Cet arrêt de la Chambre commerciale de la Cour de cassation, rendu le 12 septembre 2018, porte sur la question de l'application des règles de concurrence aux pratiques anticoncurrentielles dans le secteur de la production et de la commercialisation des endives.
L'Autorité de la concurrence a constaté que plusieurs organisations de producteurs d'endives, ainsi que des associations d'organisations de producteurs, avaient participé à une entente complexe et continue sur le marché français. Cette entente consistait en une concertation sur les prix et les quantités d'endives mises sur le marché, ainsi qu'en un système d'échanges d'informations stratégiques. Des sanctions pécuniaires ont été prononcées à leur encontre.
La cour d'appel a réformé la décision de l'Autorité de la concurrence, estimant qu'il n'était pas établi que les entités en cause avaient enfreint les dispositions des articles 101, paragraphe 1, du Traité sur le fonctionnement de l'Union européenne (TFUE) et L. 420-1 du code de commerce. La Cour de cassation a sursis à statuer sur le pourvoi formé par le président de l'Autorité et a interrogé la Cour de justice de l'Union européenne (CJUE) à titre préjudiciel.
La question posée à la Cour de cassation était de savoir si les pratiques anticoncurrentielles, telles que la fixation collective de prix minimum, la concertation sur les quantités mises sur le marché ou les échanges d'informations stratégiques, peuvent être soustraites à l'interdiction des ententes prévue à l'article 101, paragraphe 1, du TFUE dans le secteur agricole.
Décision de la cour de cassation : La Cour de cassation a constaté que la cour d'appel avait soulevé une difficulté sérieuse quant à l'interprétation des règlements portant organisation commune des marchés (OCM) dans le secteur des fruits et légumes, ainsi que sur l'étendue des dérogations spécifiques aux règles de concurrence que ces règlements pouvaient contenir. Elle a donc renvoyé la question à la CJUE.

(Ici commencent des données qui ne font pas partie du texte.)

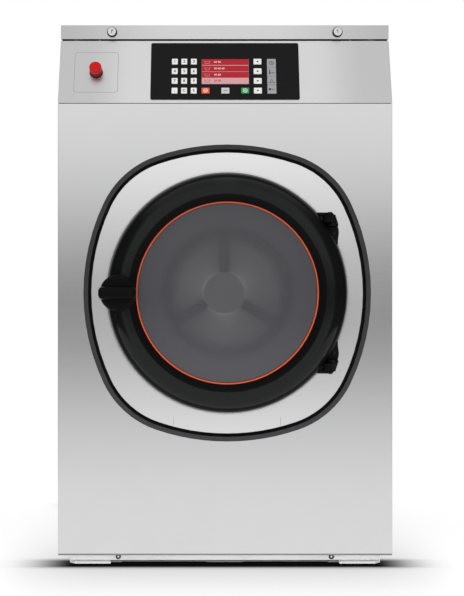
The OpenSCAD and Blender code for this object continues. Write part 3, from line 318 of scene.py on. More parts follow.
# What a user would change of the finishes: colour, roughness and its spread, unevenness of tone, grain,
# strength and depth of the relief, and what isn't as usual
acrossGrain = (9, 700, 700)
uprightGrain = (700, 700, 9)
finishes = {
    "steelFront": ((0.725, 0.725, 0.73, 1), 0.15, 0.05, 0.03, acrossGrain, 0.05, 0.02,
        {"metallic": 1, "dust": 0.05}),
    "steelFascia": ((0.79, 0.79, 0.795, 1), 0.36, 0.05, 0.02, acrossGrain, 0.06, 0.02,
        {"metallic": 1, "dust": 0.03}),
    "steelLid": ((0.72, 0.72, 0.725, 1), 0.26, 0.06, 0.03, acrossGrain, 0.06, 0.02,
        {"metallic": 1, "dust": 0.05}),
    "steelRear": ((0.62, 0.625, 0.63, 1), 0.36, 0.08, 0.05, 180, 0.04, 0.05,
        {"metallic": 1, "dust": 0.2}),
    "sidePaint": (shade(176, 178, 180), 0.36, 0.08, 0.03, 420, 0.08, 0.1, {"dust": 0.15}),
    "basePaint": (shade(234, 234, 233), 0.42, 0.08, 0.03, 420, 0.08, 0.1, {"dust": 0.2}),
    "platePaint": ((0.92, 0.92, 0.92, 1), 0.17, 0.05, 0.02, 300, 0.02, 0.05,
        {"metallic": 1, "dust": 0.03}),
    "tubSteel": ((0.60, 0.60, 0.61, 1), 0.33, 0.1, 0.05, uprightGrain, 0.05, 0.05,
        {"metallic": 1, "dust": 0.1}),
    "drumSteel": ((0.66, 0.66, 0.68, 1), 0.30, 0.08, 0.04, 240, 0.04, 0.05, {"metallic": 1, "dust": 0}),
    # The drum's back, its hub and its spokes are one steel in lighter and darker copies that glow: painted
    # light, the hub painted lighter and the spokes darker
    "drumBack": ((0.37, 0.37, 0.395, 1), 0.42, 0.08, 0.03, 240, 0.03, 0.05,
        {"metallic": 0.6, "dust": 0, "glow": 0.235}),
    "hubSteel": ((0.66, 0.66, 0.69, 1), 0.42, 0.06, 0.03, 240, 0.03, 0.05,
        {"metallic": 0.6, "dust": 0, "glow": 0.235}),
    "spokeSteel": ((0.32, 0.32, 0.34, 1), 0.45, 0.06, 0.03, 240, 0.03, 0.05,
        {"metallic": 0.6, "dust": 0, "glow": 0.235}),
    "trimGrey": (shade(50, 50, 52), 0.55, 0.1, 0.06, 900, 0.1, 0.1, {"specular": 0.25}),
    "lipBlack": (shade(9), 0.6, 0.1, 0.1, 900, 0.1, 0.1, {"specular": 0.12}),
    "sealRubber": (shade(30, 30, 31), 0.55, 0.12, 0.1, 800, 0.12, 0.15),
    "overlayBlack": (shade(17, 17, 18), 0.36, 0.06, 0.05, 1100, 0.08, 0.05,
        {"dust": 0.02, "specular": 0.12}),
    "blackPlastic": (shade(17, 17, 18), 0.45, 0.1, 0.08, 900, 0.12, 0.1, {"specular": 0.25}),
    "ringBlack": (shade(16, 17, 17), 0.13, 0.04, 0.05, 500, 0.02, 0.03, {"dust": 0.01, "specular": 0.2}),
    "ringBevel": (shade(15), 0.5, 0.08, 0.05, 500, 0.03, 0.04, {"dust": 0.01, "specular": 0.06}),
    "frameBlack": (shade(26, 26, 27), 0.42, 0.1, 0.08, 300, 0.12, 0.2),
    "knobBlack": (shade(12), 0.3, 0.08, 0.08, 800, 0.06, 0.08, {"dust": 0.01, "specular": 0.05}),
    "bracketBlack": (shade(12), 0.4, 0.08, 0.08, 350, 0.1, 0.1, {"dust": 0.03, "specular": 0.12}),
    "accentOrange": (shade(214, 84, 40), 0.34, 0.06, 0.05, 500, 0.03, 0.05),
    "bowlGlass": (shade(60, 62, 64), 0.05, 0.02, 0.03, 40, 0.01, 0.05,
        {"dust": 0.02, "alpha": 0.02, "ior": 1.5}),
    "stopRed": (shade(200, 26, 31), 0.34, 0.06, 0.05, 500, 0.04, 0.05, {"specular": 0.1}),
    "stopLine": (shade(186, 112, 98), 0.4, 0.06, 0.05, 500, 0.04, 0.05),
    "stopShade": (shade(118, 20, 28), 0.4, 0.06, 0.05, 500, 0.04, 0.05, {"specular": 0.2}),
    "lockChrome": ((0.70, 0.70, 0.71, 1), 0.16, 0.06, 0.04, (300, 300, 40), 0.05, 0.05,
        {"metallic": 1}),
    "boltSteel": ((0.72, 0.72, 0.73, 1), 0.25, 0.08, 0.05, 700, 0.05, 0.05, {"metallic": 1}),
    "bearingSteel": ((0.68, 0.68, 0.69, 1), 0.18, 0.05, 0.04, (500, 20, 500), 0.04, 0.05,
        {"metallic": 1}),
    "whitePlastic": (shade(222, 221, 216), 0.42, 0.08, 0.03, 700, 0.08, 0.08),
    "greyPlastic": (shade(92, 93, 96), 0.5, 0.1, 0.06, 700, 0.1, 0.1),
    "greyPaint": (shade(112, 115, 118), 0.42, 0.1, 0.05, 400, 0.1, 0.1),
    "castGrey": (shade(96, 98, 101), 0.55, 0.15, 0.12, 260, 0.3, 0.5, {"metallic": 0.6}),
    "spiderCast": (shade(158, 160, 163), 0.5, 0.12, 0.1, 260, 0.3, 0.4, {"metallic": 0.8}),
    "motorPaint": (shade(62, 74, 92), 0.42, 0.1, 0.06, 320, 0.15, 0.2),
    "beltRubber": (shade(28, 28, 29), 0.7, 0.1, 0.1, (60, 900, 60), 0.2, 0.2),
    "boardGreen": (shade(24, 92, 52), 0.35, 0.08, 0.1, 900, 0.1, 0.05),
    # Dark patches for holes, slots and recesses that are not cut: painted shade
    "holeDark": (shade(12), 0.7, 0.1, 0.1, 500, 0.05, 0.05),
    "keyWhite": (shade(236, 236, 234), 0.38, 0.06, 0.02, 900, 0.05, 0.05, {"dust": 0.05}),
    "keyRed": (shade(236, 84, 38), 0.36, 0.06, 0.03, 900, 0.05, 0.05),
    "keyGrey": (shade(204, 205, 205), 0.38, 0.06, 0.03, 900, 0.05, 0.05),
    "keyGreen": (shade(26, 152, 74), 0.36, 0.06, 0.03, 900, 0.05, 0.05),
    "inkDark": (shade(30, 30, 32), 0.5, 0.05, 0.05, 900, 0.03, 0.05),
    "inkWhite": (shade(236), 0.5, 0.05, 0.02, 900, 0.03, 0.05),
    "stripGrey": (shade(158, 159, 161), 0.4, 0.06, 0.03, 900, 0.04, 0.05),
    "lineGrey": (shade(148), 0.5, 0.06, 0.03, 900, 0.04, 0.05),
    "sheetEdge": (shade(168, 169, 171), 0.5, 0.06, 0.03, 600, 0.03, 0.05, {"specular": 0.3}),
    "footShade": (shade(140), 0.6, 0.06, 0.03, 420, 0.06, 0.05, {"specular": 0.1}),
    "hemPaintedShade": (shade(122), 0.5, 0.06, 0.03, 900, 0.04, 0.05, {"specular": 0.2}),
    "seatShade": (shade(136), 0.6, 0.06, 0.03, 900, 0.04, 0.05, {"specular": 0.1}),
    "screenRed": (shade(172, 36, 47), 0.3, 0.03, 0.04, 300, 0.01, 0.05, {"specular": 0.15, "glow": 0.04}),
    "screenPink": (shade(202, 148, 151), 0.2, 0.03, 0.03, 300, 0.01, 0.05, {"glow": 0.15}),
    "screenLight": (shade(240, 196, 190), 0.12, 0.03, 0.02, 300, 0.01, 0.05, {"glow": 0.15}),
    "screenLine": (shade(222, 128, 132), 0.12, 0.03, 0.02, 300, 0.01, 0.05, {"glow": 0.15}),
    "paneGlass": (shade(72, 71, 75), 0.12, 0.02, 0.02, 40, 0.005, 0.05, {"dust": 0.01, "ior": 1.33}),
}
looks = {name: finish(name, *row) for name, row in finishes.items()}

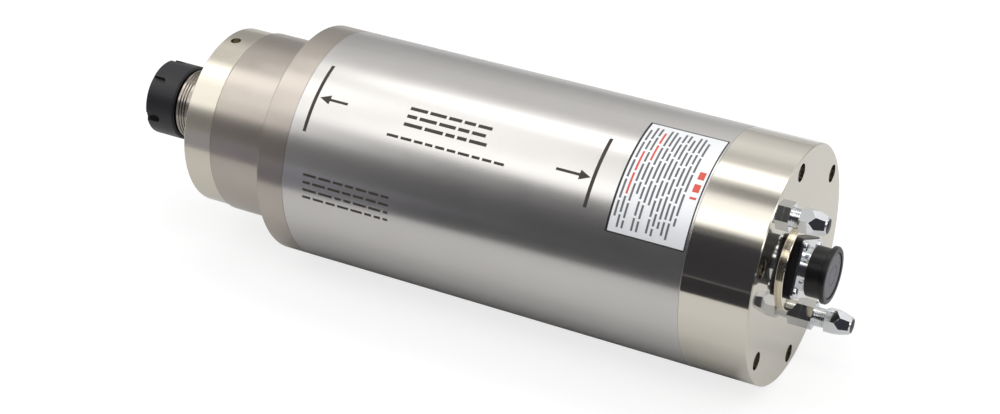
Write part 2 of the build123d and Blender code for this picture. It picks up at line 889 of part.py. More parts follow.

Portée : La CJUE, dans son arrêt du 14 novembre 2017, a précisé que les pratiques anticoncurrentielles, telles que la fixation collective de prix minimum, la concertation sur les quantités mises sur le marché ou les échanges d'informations stratégiques, ne peuvent être soustraites à l'interdiction des ententes prévue à l'article 101, paragraphe 1, du TFUE lorsqu'elles sont convenues entre différentes organisations de producteurs ou associations d'organisations de producteurs, ainsi qu'avec des entités non reconnues dans le cadre de l'organisation commune du marché concerné. Cependant, de telles pratiques peuvent échapper à cette interdiction lorsqu'elles sont convenues entre membres d'une même organisation de producteurs ou d'une même association d'organisations de producteurs reconnue par un État membre et qu'elles sont strictement nécessaires à la poursuite du ou des objectifs assignés à l'organisation de producteurs ou à l'association d'organisations de producteurs concernée en conformité avec la réglementation de l'Union européenne. La Cour de cassation a donc cassé l'arrêt de la cour d'appel et renvoyé l'affaire devant une autre cour d'appel pour qu'elle se prononce à nouveau en tenant compte de cette interprétation de la CJUE.
Textes visés : Article 101, § 1, du Traité sur le fonctionnement de l'Union européenne.
: Dans le même sens que : CJUE, arrêt du 14 novembre 2017, Association des producteurs vendeurs d'endives (APVE) e.a., C-671/15.